4711. — À M.  LE PRÉSIDENT DE BROSSES[1].
Du 20 octobre.

Vous n’êtes donc venu chez moi, monsieur, vous ne m’avez offert votre amitié, que pour empoisonner par des procès la fin de ma vie. Votre agent, le sieur Girod, dit, il y a quelque temps, à ma nièce, que si je n’achetais pas cinquante mille écus, pour toujours, la terre que vous m’avez vendue à vie, vous la ruineriez après ma mort ; et il n’est que trop évident que vous vous préparez à accabler du poids de votre crédit une femme que vous croyez sans appui, puisque vous avez déjà commencé des procédures que vous comptez de faire valoir quand je ne serai plus.
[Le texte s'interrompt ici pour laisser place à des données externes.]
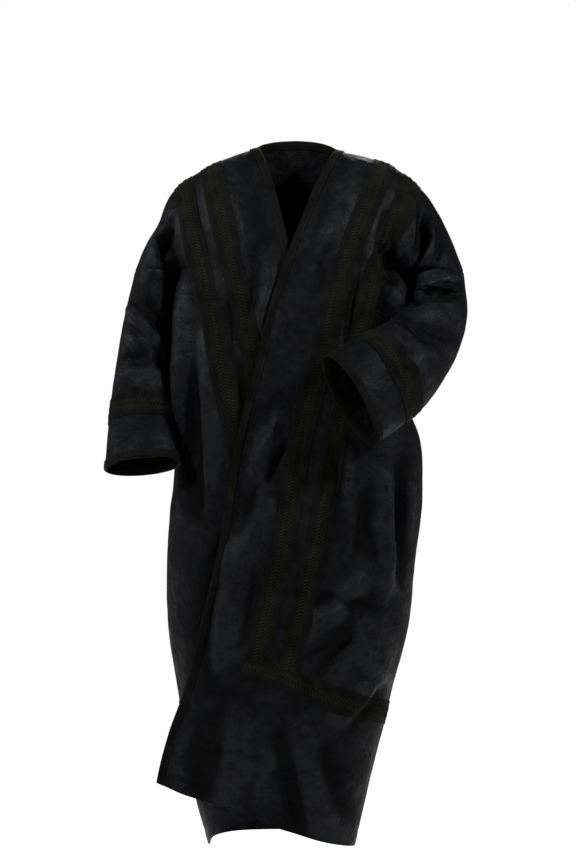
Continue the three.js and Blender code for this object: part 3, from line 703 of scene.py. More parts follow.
# %% Grid of the back
def back_half(side):
    """Half the back, from its middle to the side seam."""
    shoulder, neck = line_through(shoulders[side]), line_through(necks[side])
    total = lengths_of(shoulder)[-1]
    runs = np.interp(BACK_COLUMNS, np.arange(LAST_COLUMN + 1),
                     front_runs(SHOULDER_BRAID_RUN, total))
    neck_runs = NECK_FINE / NECK_COLUMNS
    tops = np.vstack([points_at(neck, neck_runs * lengths_of(neck)[-1]), points_at(shoulder, runs)])
    shares = np.concatenate([neck_runs * NECK_SHARE, NECK_SHARE + (1 - NECK_SHARE) * runs / total])
    columns = np.concatenate([NECK_FINE, BACK_COLUMNS + NECK_COLUMNS])
    lower = lower_rows(lambda z: back_line(side, z), lambda z, line: shares * lengths_of(line)[-1],
                       np.full(len(columns), HEM))
    lower = to_armpit(side, lower, columns, NECK_COLUMNS + LAST_COLUMN)
    upper = upper_rows(side, -1, tops, lower[0], columns, NECK_COLUMNS)
    return np.vstack([upper, lower])


def back_grid():
    """Both halves, from the left side seam to the right one."""
    left, right = back_half("left"), back_half("right")
    return np.concatenate([left[:, :0:-1], right], axis=1)


print("back:", back_grid().shape)

# %% [markdown]
# ## The sleeves, and all five panels
#
# A sleeve is a closed tube: its columns go round it and its rows down to the cuff, with lines at
# the edges of its braid and its binding. Its seam is drawn nowhere, because it lies on the hidden
# inner side. TURN says for each panel which way its normals have to be turned to point outwards.

# %% Grids of the sleeves, and all grids
ROUND = 2 * UPPER
SLEEVE_ROWS = fine([7] * ARM_ROWS + [9, 6, 6, 4])


def sleeve_grid(side):
    """All points of a sleeve."""
    centre = arm_frame(side, np.linspace(0, 1, LINE_POINTS))[0]
    length = lengths_of(centre)[-1]
    half = BRAID_WIDE / 2
    coarse = np.concatenate([
        np.linspace(0, length - CUFF_BRAID - half, ARM_ROWS + 1), [length - CUFF_BRAID + half],
        [length - (CUFF_BRAID - half + BINDING_WIDE) / 2, length - BINDING_WIDE, length]])
    rows = np.interp(SLEEVE_ROWS, np.arange(len(coarse)), coarse)
    return arm_points(side, rows / length, np.arange(ROUND) * np.pi / UPPER)


grids = {
    "back": back_grid(),
    "left_front": front_grid("left"),
    "right_front": front_grid("right"),
    "left_sleeve": sleeve_grid("left"),
    "right_sleeve": sleeve_grid("right"),
}
TURN = {"back": 1, "left_front": 1, "right_front": -1, "left_sleeve": -1, "right_sleeve": 1}
for name, grid in grids.items():
    print(name, grid.shape, grid.reshape(-1, 3).min(0).round(), grid.reshape(-1, 3).max(0).round())

# %% [markdown]
# ## Normals and seams
#
# Where two pieces are sewn, the cloth runs on across the seam. One merged mesh would do that by
# itself, but each panel is its own cut of cloth. So each seam is kept as two rows of points, one
# on each piece: at the shoulder, down the side, and round the armhole on the front and on the
# back.

# %% Where the seams are
def normals_of(name):
    """A normal at each point of a grid, outwards."""
    grid = grids[name]
    if "sleeve" in name:
        across = np.roll(grid, -1, axis=1) - np.roll(grid, 1, axis=1)
    else:
        across = np.gradient(grid, axis=1)
    normal = np.cross(np.gradient(grid, axis=0), across) * TURN[name]
    return normal / np.maximum(np.linalg.norm(normal, axis=2, keepdims=True), 1e-9)


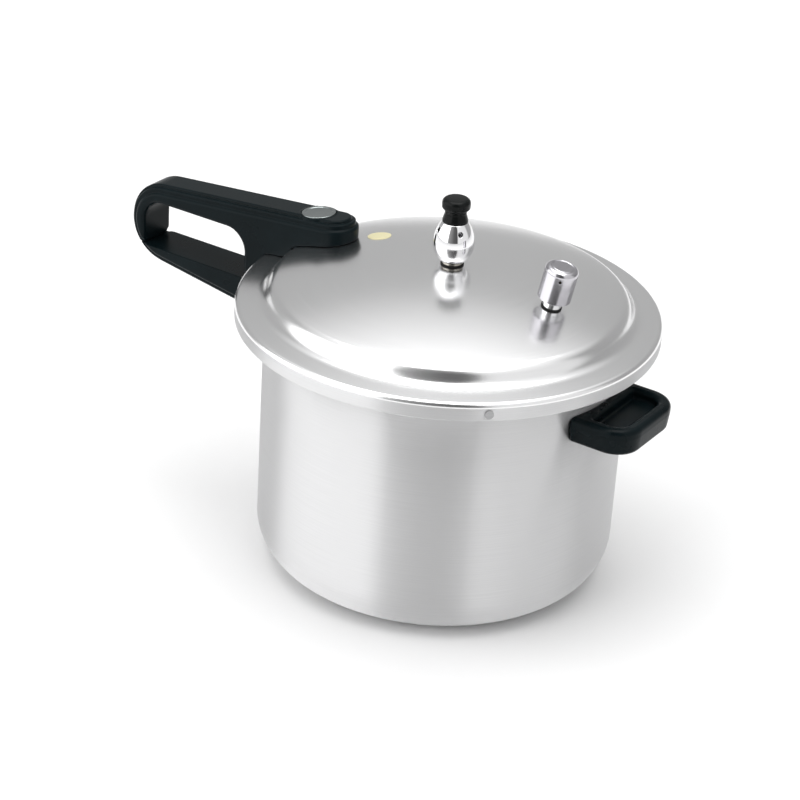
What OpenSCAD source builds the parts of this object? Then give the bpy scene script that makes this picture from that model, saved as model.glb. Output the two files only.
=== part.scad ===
// Stovetop pressure cooker with an outer bayonet lid.
// The origin is the centre of the base, +Z is up, the long handle points along -X
// and the helper grip along +X. All sizes are in millimetres.

/* [Pot] */
// Outside diameter of the pot wall
pot_od = 220; // [200:1:260]
// Height of the pot from its base to the top of its rim
pot_h = 164; // [130:1:240]
// Thickness of the pot wall
pot_wall = 2.2; // [1.6:0.1:3]
// Thickness of the pot floor
pot_floor = 3; // [2:0.1:5]
// Outside radius of the corner between floor and wall
pot_corner_r = 26.5; // [15:0.5:35]
// Radial thickness of the bead round the rim
rim_bead = 4.5; // [3:0.1:6]

/* [Bayonet] */
// Number of lugs on the pot, and on the lid
lug_count = 6; // [4:1:8]
// Angle that one lug spans
lug_angle = 26; // [18:1:27]
// Thickness of a pot lug
pot_lug_t = 3.5; // [2.5:0.1:5]
// Thickness of a lid lug
lid_lug_t = 2.7; // [2:0.1:4]
// Vertical play between a pot lug and the lid lug under it
lug_play = 1.1; // [0.5:0.1:2]
// Radial clearance between the lid lugs and the rim bead
lug_clear = 1; // [0.5:0.1:2]
// Radial clearance between the pot lugs and the lid skirt
skirt_clear = 4; // [2:0.1:6]

/* [Lid] */
// Thickness of the lid sheet
lid_wall = 2.2; // [1.6:0.1:3]
// How far the lid skirt stands out past the pot wall
lid_overhang = 17.7; // [15.5:0.1:22]
// Outside radius of the edge between skirt and flange
lid_edge_r = 3; // [2.6:0.1:5]
// Rise of the flange from its outer edge to the foot of the raised wall
flange_rise = 1.9; // [0.5:0.1:4]
// Height of the raised wall between flange and dome
shoulder_h = 8.9; // [5:0.1:14]
// Radius of the foot of the raised wall, over the pot's outside radius
foot_out = 0.9; // [0:0.1:2]
// How far the shoulder is in from the foot
shoulder_in = 4.6; // [3:0.1:7]
// Rise of the dome above the shoulder
dome_rise = 16; // [8:0.5:28]

/* [Gasket] */
// Thickness of the sealing ring
gasket_t = 1.8; // [1.4:0.1:3]
// Width of the sealing ring
gasket_w = 11.7; // [8:0.1:13]

/* [Long handle] */
// How far the outer end stands out from the pot wall
handle_out = 124; // [100:1:170]
// How far the inner tip lies in from the lid's shoulder
tip_in = 36.3; // [28:0.1:46]
// Width of the handle
handle_w = 28; // [22:1:32]
// Width of the raised strip along the top
strip_w = 19; // [14:0.5:20]
// Height of the handle's top above the dome's apex, at the tip
handle_lift = 7.25; // [3:0.05:12]
// Slope of the top, falling outwards
handle_slope = 5.4; // [2:0.1:9]
// Slope of the underside, rising outwards
under_slope = 8.6; // [4:0.1:14]
// Thickness of the top bar at its outer end
bar_t = 12; // [9:0.5:16]
// Radius of the upper quarter of the outer end
end_top_r = 26; // [20:0.5:32]
// Radius of the lower quarter of the outer end
end_low_r = 27.5; // [18:0.5:30]
// Thickness of the end column outside the finger hole
column_t = 12; // [9:0.5:18]
// Thickness of the web between lid skirt and finger hole
web_t = 15; // [10:0.5:20]
// Radius of the finger hole's inner top corner
hole_corner_r = 14; // [6:0.5:14]
// Radius of the finger hole's outer top corner
hole_r = 13; // [6:0.5:14]
// Depth of the parting plane below the pot rim
parting_drop = 16.9; // [12:0.1:26]
// Gap between the upper and lower handles
handle_gap = 0.6; // [0.4:0.1:1.5]
// How far the screw on the lid lies in from the lid's shoulder
lid_screw_in = 9.3; // [5:0.1:14]
// Diameter of the cover disc over that screw
cap_d = 21; // [16:0.5:24]

/* [Helper grip] */
// How far the outer face stands out from the pot wall
helper_out = 33.5; // [28:0.5:50]
// Width of the grip
helper_w = 64; // [54:1:72]
// Height of the grip
helper_h = 16.5; // [15:0.5:22]
// Depth of the grip's top below the pot rim
helper_drop = 22.7; // [16:0.1:60]
// Radius of the outer corners in plan
helper_corner_r = 17; // [8:0.5:24]
// Width of the rim round the hollow in the top
helper_rim = 8; // [5:0.5:12]
// Depth of the hollow in the top
helper_hollow = 6.5; // [3:0.5:8]

/* [Brackets] */
// Thickness of the steel pads on the pot wall
pad_t = 2; // [1.5:0.1:3]
// Radius of the rivet shanks
rivet_r = 2; // [1.5:0.1:2.5]
// Radius of the rivet heads
rivet_head_r = 3.3; // [2.8:0.1:3.6]
// Radius of the handle screws
screw_r = 2.5; // [2:0.1:3]

/* [Regulator] */
// Largest diameter of the weight
weight_d = 24.7; // [20:0.1:30]
// Height of the weight
weight_h = 24.4; // [20:0.1:30]
// Diameter of the weight's top, under the knob
weight_top_d = 15.3; // [12:0.1:18]
// Diameter of the weight's base
weight_base_d = 16; // [13:0.1:20]
// Height of the knob
knob_h = 14.6; // [10:0.1:20]
// Diameter of the knob's head
knob_d = 17; // [14:0.1:22]
// Diameter of the knob's neck
neck_d = 12.8; // [10:0.1:15]
// Outside diameter of the vent pipe
pipe_d = 7; // [6:0.1:7.6]
// Diameter of the vent pipe's bore
pipe_bore_d = 2.4; // [2:0.1:3]
// Diameter of the steam holes in the weight
steam_d = 3; // [2:0.1:3.4]

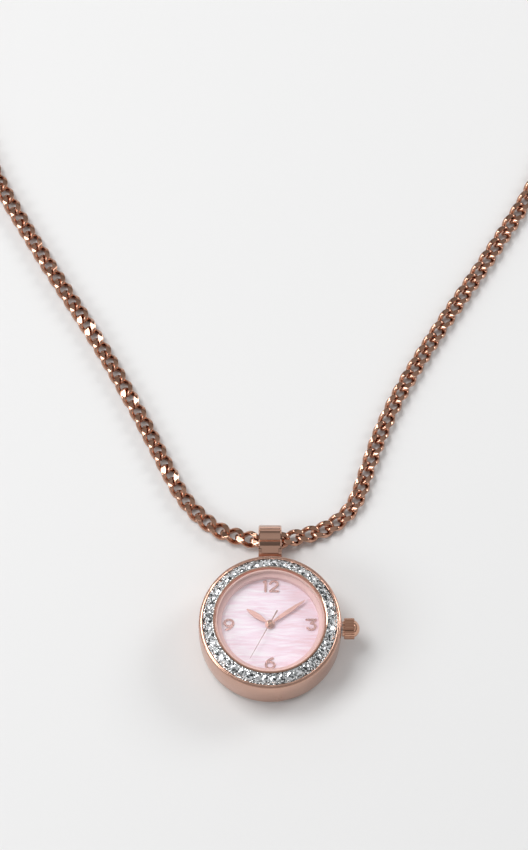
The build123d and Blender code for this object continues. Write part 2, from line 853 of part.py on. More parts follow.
with BuildPart() as train_bridge:
    rod(bridge_radius, bridge_bottom, bridge_top, bridge_centre)
    rod(battery_radius + battery_clearance, 0, plate_top, battery_centre, mode=Mode.SUBTRACT)
    for place in bridge_pillars:
        rod(screw_radius + seat_gap, 0, plate_top, place, mode=Mode.SUBTRACT)
    for axis in ((0, 0), third_axis, step_axis, rotor_axis):
        rod(pivot_radius + running_gap, 0, plate_top, axis, mode=Mode.SUBTRACT)
train_bridge.part.label = "train_bridge"

with BuildPart() as movement_holder:
    rod(plate_radius + running_gap + holder_wall, holder_bottom, holder_top)
    rod(plate_radius + running_gap, 0, plate_top + overrun, mode=Mode.SUBTRACT)
    with BuildSketch(Plane.YZ):
        with Locations((0, stem_height)):
            Circle(tube_radius + 2 * running_gap)
    extrude(amount=case_radius, mode=Mode.SUBTRACT)
movement_holder.part.label = "movement_holder"

# Motor


def limb(start, end, width):
    """Add a straight limb with round ends between two points of the open sketch."""
    run = Vector(*end) - Vector(*start)
    with Locations(((start[0] + end[0]) / 2, (start[1] + end[1]) / 2)):
        SlotCenterToCenter(run.length, width, rotation=math.degrees(math.atan2(run.Y, run.X)))


core_bottom = coil_axis_height - coil_core_thickness / 2
stator_top = core_bottom - seat_gap
stator_bottom = stator_top - stator_thickness
elbow_height = coil_centre[1] - coil_radius - stator_width

with BuildPart() as stator:
    with BuildSketch(Plane.XY.offset(stator_bottom)):
        with Locations(rotor_axis):
            Circle(stator_eye_radius)
        for end in core_ends:
            elbow = (end[0], elbow_height)
            limb(end, elbow, stator_width)
            limb(elbow, rotor_axis, stator_width)
        with Locations(rotor_axis):
            Circle(stator_bore_radius, mode=Mode.SUBTRACT)
        with Locations(*core_ends):
            Circle(screw_radius + seat_gap, mode=Mode.SUBTRACT)
    extrude(amount=stator_thickness)
stator.part.label = "stator"

with BuildPart() as coil_core:
    with BuildSketch(Plane.XY.offset(core_bottom)):
        limb(core_ends[0], core_ends[1], coil_core_width)
        with Locations(*core_ends):
            Circle(screw_radius + seat_gap, mode=Mode.SUBTRACT)
    extrude(amount=coil_core_thickness)
coil_core.part.label = "coil_core"

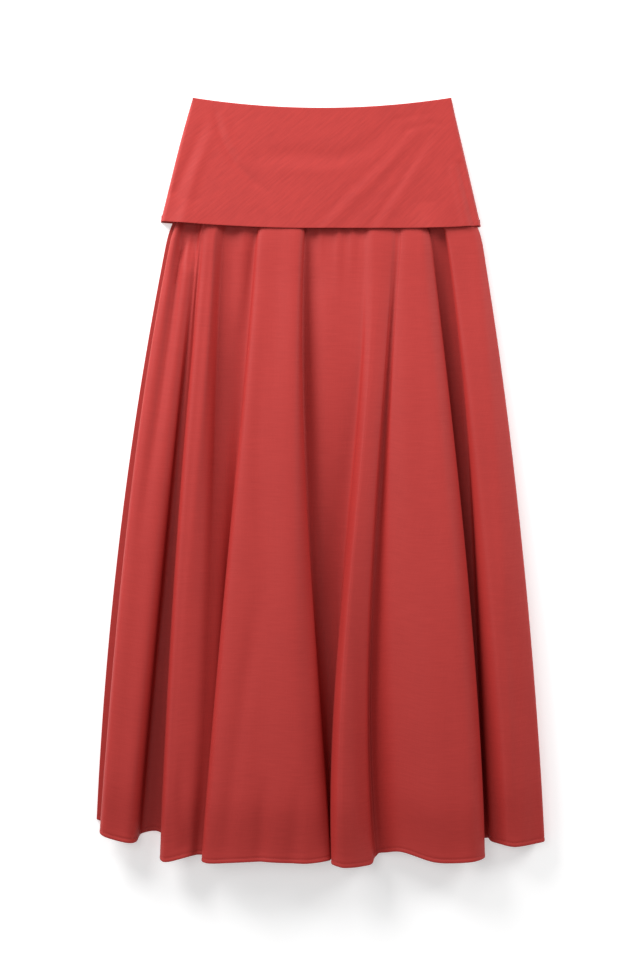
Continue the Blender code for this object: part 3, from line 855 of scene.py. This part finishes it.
table_top = bmesh.new()
bmesh.ops.create_grid(table_top, x_segments=1, y_segments=1, size=TABLE_REACH)
bmesh.ops.translate(table_top, verts=table_top.verts[:], vec=(0, 0, TABLE_Z))
table = placed("table", table_top)
table_white = bpy.data.materials.new("table_white")
table_white.use_nodes = True
table_shader = table_white.node_tree.nodes["Principled BSDF"]
table_shader.inputs["Base Color"].default_value = (TABLE_WHITE, TABLE_WHITE, TABLE_WHITE, 1)
table_shader.inputs["Roughness"].default_value = 0.9
table_shader.inputs["Specular IOR Level"].default_value = 0.0
table_shader.inputs["Emission Color"].default_value = (1, 1, 1, 1)
table_shader.inputs["Emission Strength"].default_value = TABLE_GLOW
table.data.materials.append(table_white)

for name, place, size, power in (
    ("low_left_lamp", (-1.28, 1.63, 0.93), 1.2, 59.0),
    ("low_right_lamp", (1.63, 1.12, 1.06), 1.1, 27.0),
    ("high_left_lamp", (-0.68, 0.20, 2.10), 1.0, 8.0),
):
    lamp_data = bpy.data.lights.new(name, "AREA")
    lamp_data.shape = "DISK"
    lamp_data.size = size
    lamp_data.energy = power
    lamp = bpy.data.objects.new(name, lamp_data)
    lamp.location = place
    lamp.rotation_euler = (LAMP_AIM - lamp.location).to_track_quat("-Z", "Y").to_euler()
    bpy.context.scene.collection.objects.link(lamp)

room = bpy.data.worlds.new("white_room")
room.use_nodes = True
room.node_tree.nodes["Background"].inputs["Color"].default_value = (1.0, 1.0, 1.0, 1)
room.node_tree.nodes["Background"].inputs["Strength"].default_value = ROOM_LIGHT
bpy.context.scene.world = room
bpy.context.scene.view_settings.view_transform = "Standard"

camera_data = bpy.data.cameras.new("camera")
camera_data.sensor_width = SENSOR
camera_data.lens = SENSOR * CAMERA_HEIGHT / (IMAGE_HEIGHT_PX * TABLE_MM_PER_PX * MM)
camera = bpy.data.objects.new("camera", camera_data)
camera.location = (CAMERA_X, CAMERA_Y, CAMERA_HEIGHT)
bpy.context.scene.collection.objects.link(camera)
bpy.context.scene.camera = camera
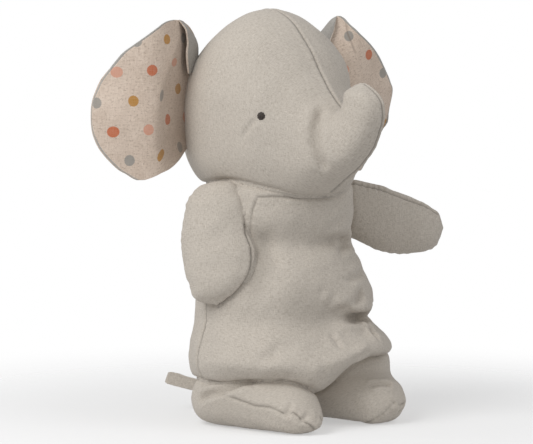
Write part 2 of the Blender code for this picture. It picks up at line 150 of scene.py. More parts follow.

J’achetai votre petite terre de Tournay à vie, à l’âge de soixante et six ans[2], sur le pied que vous voulûtes. Je m’en remis à votre honneur, à votre probité. Vous dictâtes le contrat ; je signai aveuglément. J’ignorais que ce chétif domaine ne vaut pas douze cents livres[3] dans les meilleures années ; j’ignorais que le sieur Chouet, votre fermier, qui vous en rendait trois mille livres, y

  1. Cette lettre, imprimée par Beuchot, a été republiée par M. Foisset, dans la Correspondance de Voltaire et du président de Brosses, page 149 ; par M. de Mandat-Grancey, dans les Lettres de Voltaire à M. le conseiller Le Bault, page 31 ; et par H. Beaune, dans Voltaire au collège, page 86 : ces deux derniers l’ont réimprimée d’après les copies faites pour MM. Le Bault et Fyot de La Marche.
  2. Soixante-quatre ans.
  3. Je viens de l’affermer douze cents livres, trois quarterons de paille, et un char de foin. (Note de Voltaire.)